Alors peut-être (et cela sera bon pour la vérité, la justice, la paix, la liberté... et le commerce) Fabius signera-t-il dans Libération un article indigné contre les « conditions de détention barbares » imposées dans le bagne de Guantanamo à des malheureux, raflés dans leur pays, torturés, et dont plusieurs font « une grève de la faim de plusieurs semaines ».

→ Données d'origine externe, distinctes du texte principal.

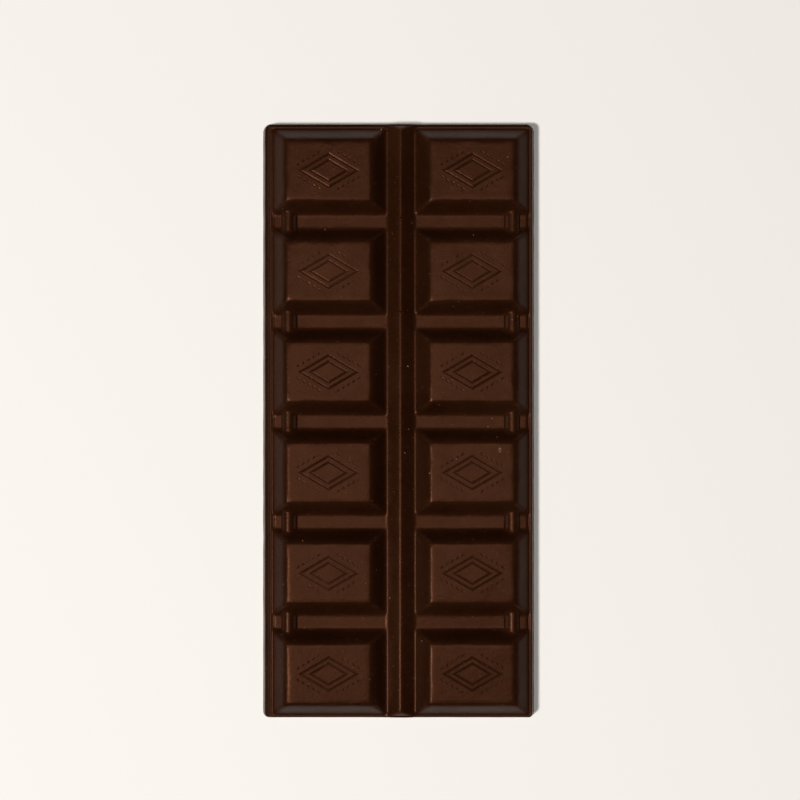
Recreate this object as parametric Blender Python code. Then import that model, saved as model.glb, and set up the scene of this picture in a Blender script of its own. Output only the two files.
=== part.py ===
"""Moulded bar of dark chocolate, lying on its flat back with the patterned face up.

One solid: a drafted slab with a rounded rim, two columns of six raised pillows, a roof-shaped
ridge between the columns, a half-round bead at the outer end of every cross groove, and two
nested rhombic grooves pressed into the top of each pillow. X runs across the bar, Y along it
and Z up. The origin is at the middle of the flat back.
"""

import math

import bmesh
import bpy
from mathutils import Vector

MM = 0.001

# The slab
LENGTH = 160.0 * MM
WIDTH = 73.0 * MM
SLAB_HEIGHT = 4.6 * MM
WALL_DRAFT = 0.7 * MM
RIM_ROUND = 0.5 * MM
BACK_ROUND = 0.2 * MM
FAR_CORNER_RADIUS = 1.7 * MM
NEAR_CORNER_RADIUS = 1.0 * MM
CORNER_STEPS = 5
RIM_STEPS = 3

# The pillows
ROWS = 6
COLUMNS = 2
ROW_PITCH = 26.7 * MM
COLUMN_PITCH = 38.1 * MM
PILLOW_RISE = 4.0 * MM
PILLOW_TOP_WIDTH = 22.8 * MM
PILLOW_TOP_LENGTH = 16.4 * MM
PILLOW_SLOPE_WIDTH = 3.6 * MM
PILLOW_SLOPE_LENGTH = 3.0 * MM
PILLOW_EDGE_ROUND = 0.8 * MM
PILLOW_EDGE_STEPS = 3
ROOT_DEPTH = 1.0 * MM

# The face pattern sits this far off the slab's middle
PATTERN_OFFSET = Vector((0.6 * MM, -0.3 * MM, 0.0))

# The centre ridge
RIDGE_HALF_WIDTH = 3.2 * MM
RIDGE_RISE = 2.0 * MM
RIDGE_CREST_ROUND = 0.35 * MM
RIDGE_CREST_STEPS = 2
RIDGE_END_MARGIN = 1.4 * MM
RIDGE_END_DRAFT = 1.0 * MM

# The beads at the ends of the cross grooves
BEAD_WIDTH = 3.7 * MM
BEAD_RISE = 1.4 * MM
BEAD_LENGTH = 7.6 * MM
BEAD_STEPS = 24
BEAD_INSET = 4.0 * MM

# The nested rhombic grooves: width and length of each along its diagonals
RHOMBUS_DIAGONALS = ((15.4 * MM, 8.8 * MM), (9.5 * MM, 5.8 * MM))
GROOVE_WIDTH = 0.6 * MM
GROOVE_DEPTH = 0.3 * MM

COCOA_BROWN = (0.050, 0.018, 0.008, 1.0)
COCOA_ROUGHNESS = 0.42


def clear_scene():
    for obj in list(bpy.data.objects):
        bpy.data.objects.remove(obj)


def cocoa_material():
    material = bpy.data.materials.new("dark_chocolate")
    material.use_nodes = True
    shader = material.node_tree.nodes["Principled BSDF"]
    shader.inputs["Base Color"].default_value = COCOA_BROWN
    shader.inputs["Roughness"].default_value = COCOA_ROUGHNESS
    shader.inputs["Metallic"].default_value = 0.0
    return material


def object_from(bm, name, helper):
    """Puts the bmesh in a new object. A helper stays out of the model."""
    bmesh.ops.recalc_face_normals(bm, faces=bm.faces)
    mesh = bpy.data.meshes.new(name)
    bm.to_mesh(mesh)
    bm.free()
    obj = bpy.data.objects.new(name, mesh)
    bpy.context.scene.collection.objects.link(obj)
    if helper:
        obj.hide_render = True
        obj.display_type = "WIRE"
    return obj


def combine(body, helper, operation):
    modifier = body.modifiers.new(helper.name, "BOOLEAN")
    modifier.operation = operation
    modifier.solver = "EXACT"
    modifier.object = helper


def rounded_outline(inset):
    """The slab's outline, drawn in by an inset, as points in the XY plane."""
    half_width = WIDTH / 2 - inset
    half_length = LENGTH / 2 - inset
    corners = (
        (1, 1, FAR_CORNER_RADIUS),
        (-1, 1, FAR_CORNER_RADIUS),
        (-1, -1, NEAR_CORNER_RADIUS),
        (1, -1, NEAR_CORNER_RADIUS),
    )
    points = []
    for index, (side_x, side_y, radius) in enumerate(corners):
        radius = max(radius - inset / 2, RIM_ROUND)
        centre = Vector((side_x * (half_width - radius), side_y * (half_length - radius)))
        for step in range(CORNER_STEPS + 1):
            angle = math.radians(90) * (index + step / CORNER_STEPS)
            points.append(centre + radius * Vector((math.cos(angle), math.sin(angle))))
    return points


def slab_levels():
    """(height, inset) of each ring of the side wall, from the back to the rim."""
    levels = [(0.0, BACK_ROUND), (BACK_ROUND, 0.0)]
    for step in range(RIM_STEPS + 1):
        angle = math.radians(90) * step / RIM_STEPS
        height = SLAB_HEIGHT - RIM_ROUND * (1 - math.sin(angle))
        inset = WALL_DRAFT + RIM_ROUND * (1 - math.cos(angle))
        levels.append((height, inset))
    return levels


def make_slab():
    bm = bmesh.new()
    rings = []
    for height, inset in slab_levels():
        rings.append([bm.verts.new((x, y, height)) for x, y in rounded_outline(inset)])
    for lower, upper in zip(rings, rings[1:]):
        count = len(lower)
        for i in range(count):
            j = (i + 1) % count
            bm.faces.new((lower[i], lower[j], upper[j], upper[i]))
    bm.faces.new(rings[0])
    bm.faces.new(rings[-1])
    return object_from(bm, "chocolate_bar", helper=False)


def row_centres():
    return [(row - (ROWS - 1) / 2) * ROW_PITCH for row in range(ROWS)]


def column_centres():
    return [(column - (COLUMNS - 1) / 2) * COLUMN_PITCH for column in range(COLUMNS)]


def pillow_centres():
    return [Vector((x, y, 0)) + PATTERN_OFFSET for x in column_centres() for y in row_centres()]


def add_frustum(bm, centre, bottom, top, low, high):
    """Adds a four-sided frustum and returns the corners of its top."""
    made = bmesh.ops.create_cube(bm, size=2.0)["verts"]
    top_corners = [vert for vert in made if vert.co.z > 0]
    for vert in made:
        (half_x, half_y), height = (top, high) if vert in top_corners else (bottom, low)
        vert.co = Vector((centre.x + vert.co.x * half_x, centre.y + vert.co.y * half_y, height))
    return top_corners


def edges_with(bm, corners, ends):
    """The edges with this many of their ends among the corners, or more."""
    return [edge for edge in bm.edges if sum(vert in corners for vert in edge.verts) >= ends]


def round_edges(bm, edges, radius, steps):
    bmesh.ops.bevel(
        bm,
        geom=edges,
        offset=radius,
        segments=steps,
        profile=0.5,
        affect="EDGES",
        material=-1,
    )


def make_pillows():
    """Frusta whose slopes run on below the slab's face, so that the union takes them in."""
    run_on = 1 + ROOT_DEPTH / PILLOW_RISE
    top = (PILLOW_TOP_WIDTH / 2, PILLOW_TOP_LENGTH / 2)
    bottom = (top[0] + PILLOW_SLOPE_WIDTH * run_on, top[1] + PILLOW_SLOPE_LENGTH * run_on)
    low = SLAB_HEIGHT - ROOT_DEPTH
    high = SLAB_HEIGHT + PILLOW_RISE
    bm = bmesh.new()
    for centre in pillow_centres():
        top_corners = add_frustum(bm, centre, bottom, top, low, high)
        round_edges(bm, edges_with(bm, top_corners, 1), PILLOW_EDGE_ROUND, PILLOW_EDGE_STEPS)
    return object_from(bm, "pillows", helper=True)


def make_ridge():
    """A roof between the two columns, hipped at both ends."""
    run_on = 1 + ROOT_DEPTH / RIDGE_RISE
    half_length = LENGTH / 2 - RIDGE_END_MARGIN
    half_crest = half_length - RIDGE_END_DRAFT
    half_foot = half_crest + RIDGE_END_DRAFT * run_on
    low = SLAB_HEIGHT - ROOT_DEPTH
    high = SLAB_HEIGHT + RIDGE_RISE
    bm = bmesh.new()
    centre = Vector((PATTERN_OFFSET.x, 0, 0))
    foot = (RIDGE_HALF_WIDTH * run_on, half_foot)
    crest = (RIDGE_CREST_ROUND, half_crest)
    top_corners = add_frustum(bm, centre, foot, crest, low, high)
    round_edges(bm, edges_with(bm, top_corners, 2), RIDGE_CREST_ROUND / 2, RIDGE_CREST_STEPS)
    return object_from(bm, "ridge", helper=True)


def make_beads():
    """Cylinders lying along Y, sunk so that only their backs show above the groove floor."""
    radius = (BEAD_WIDTH**2 / 4 + BEAD_RISE**2) / (2 * BEAD_RISE)
    height = SLAB_HEIGHT + BEAD_RISE - radius
    outer_foot = COLUMN_PITCH / 2 + PILLOW_TOP_WIDTH / 2 + PILLOW_SLOPE_WIDTH
    rows = row_centres()
    bm = bmesh.new()
    for near, far in zip(rows, rows[1:]):
        for side in (-1, 1):
            made = bmesh.ops.create_cone(
                bm,
                cap_ends=True,
                segments=BEAD_STEPS,
                radius1=radius,
                radius2=radius,
                depth=BEAD_LENGTH,
            )["verts"]
            place = PATTERN_OFFSET + Vector((side * (outer_foot - BEAD_INSET), (near + far) / 2, height))
            for vert in made:
                x, y, z = vert.co
                vert.co = place + Vector((x, z, -y))
    return object_from(bm, "beads", helper=True)


def add_rhombic_groove(bm, centre, half_width, half_length):
    """A closed ring of triangular section, point down, that follows a rhombus."""
    face = SLAB_HEIGHT + PILLOW_RISE
    side = math.hypot(half_width, half_length)
    # Moving a rhombus's sides out by some distance grows its diagonals by this much for each unit
    grow_x = side / half_length
    grow_y = side / half_width
    section = ((-GROOVE_WIDTH, GROOVE_DEPTH), (0.0, -GROOVE_DEPTH), (GROOVE_WIDTH, GROOVE_DEPTH))
    rings = []
    for step_x, step_y in ((1, 0), (0, 1), (-1, 0), (0, -1)):
        ring = []
        for out, up in section:
            x = centre.x + step_x * (half_width + out * grow_x)
            y = centre.y + step_y * (half_length + out * grow_y)
            ring.append(bm.verts.new((x, y, face + up)))
        rings.append(ring)
    for i, ring in enumerate(rings):
        following = rings[(i + 1) % len(rings)]
        for a in range(len(section)):
            b = (a + 1) % len(section)
            bm.faces.new((ring[a], ring[b], following[b], following[a]))


def make_rhombic_grooves():
    bm = bmesh.new()
    for centre in pillow_centres():
        for width, length in RHOMBUS_DIAGONALS:
            add_rhombic_groove(bm, centre, width / 2, length / 2)
    return object_from(bm, "rhombic_grooves", helper=True)


def build_bar():
    bar = make_slab()
    bar.data.materials.append(cocoa_material())
    combine(bar, make_pillows(), "UNION")
    combine(bar, make_ridge(), "UNION")
    combine(bar, make_beads(), "UNION")
    combine(bar, make_rhombic_grooves(), "DIFFERENCE")


clear_scene()
build_bar()
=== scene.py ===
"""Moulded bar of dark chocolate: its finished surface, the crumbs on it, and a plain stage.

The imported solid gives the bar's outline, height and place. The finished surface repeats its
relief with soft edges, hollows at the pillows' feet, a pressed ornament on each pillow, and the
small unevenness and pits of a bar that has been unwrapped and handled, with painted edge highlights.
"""

import math
import random

import bmesh
import bpy
from bpy.props import FloatProperty, FloatVectorProperty, IntProperty, PointerProperty
from mathutils import Matrix, Vector, noise


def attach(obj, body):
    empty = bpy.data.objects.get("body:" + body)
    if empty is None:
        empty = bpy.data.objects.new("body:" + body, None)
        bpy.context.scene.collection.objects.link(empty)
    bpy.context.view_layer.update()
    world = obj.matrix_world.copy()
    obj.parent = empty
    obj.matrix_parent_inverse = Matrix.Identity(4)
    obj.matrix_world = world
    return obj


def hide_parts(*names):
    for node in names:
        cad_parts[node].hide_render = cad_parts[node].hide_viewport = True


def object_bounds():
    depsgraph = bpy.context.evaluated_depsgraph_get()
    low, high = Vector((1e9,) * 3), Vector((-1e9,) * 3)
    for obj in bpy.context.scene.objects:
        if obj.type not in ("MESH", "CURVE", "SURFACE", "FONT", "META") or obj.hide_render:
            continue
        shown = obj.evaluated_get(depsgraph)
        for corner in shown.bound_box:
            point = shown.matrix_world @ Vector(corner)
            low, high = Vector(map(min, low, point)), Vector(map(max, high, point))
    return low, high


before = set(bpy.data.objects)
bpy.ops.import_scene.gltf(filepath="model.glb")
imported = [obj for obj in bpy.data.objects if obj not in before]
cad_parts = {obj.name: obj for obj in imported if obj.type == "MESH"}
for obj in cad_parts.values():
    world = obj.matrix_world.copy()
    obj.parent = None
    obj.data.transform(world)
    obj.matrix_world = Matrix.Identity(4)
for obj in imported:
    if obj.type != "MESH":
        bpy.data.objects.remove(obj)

bl_info = {
    "name": "Moulded chocolate bar",
    "version": (1, 0, 0),
    "blender": (4, 5, 0),
    "location": "View3D > Sidebar > Chocolate",
    "description": "Makes a moulded chocolate bar with its crumbs, and a plain stage for it",
    "category": "Object",
}

MM = 0.001
CAD_LOW, CAD_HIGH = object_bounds()
WIDTH = CAD_HIGH.x - CAD_LOW.x
LENGTH = CAD_HIGH.y - CAD_LOW.y
HEIGHT = CAD_HIGH.z - CAD_LOW.z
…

Ou un long papier dans Le Monde contre le blocus imposé au peuple cubain par les USA et condamné chaque année (depuis 22 ans) par l’ONU (http://www.un.org/News/fr-press/docs/2013/AG11445.doc.htm) et dont il a concédé (à La Havane) qu’il ne se justifiait pas.
A moins qu’il ne pousse un cri de colère au JT de 20 heures sur TF1 contre les capitaines argentins qui firent disparaître 30 000 démocrates. Ou sur les assassinats de syndicalistes en Colombie, ou sur l’esclavagisme au Qatar, ou sur la conditions des femmes en Arabie saoudite, ou sur le martyre du peuple palestinien, ou...

Maxime Vivas

(1) Allusion à la pique perfide de Fabius sur la candidature de Ségolène Royal à l’élection, présidentielle de 2007, alors qu’elle était mariée avec François Hollande : « Mais qui va garder les enfants ? ». Mais également allusion au fils Fabius, dilettante non imposable qui a acheté un appartement à Paris pour plus de 7 millions d’euros et qui dépense des sommes colossales dans les casinos. 
(2) Confondu, pressé de donner des détails, Bové a d’ailleurs cessé de raconter ce bobard.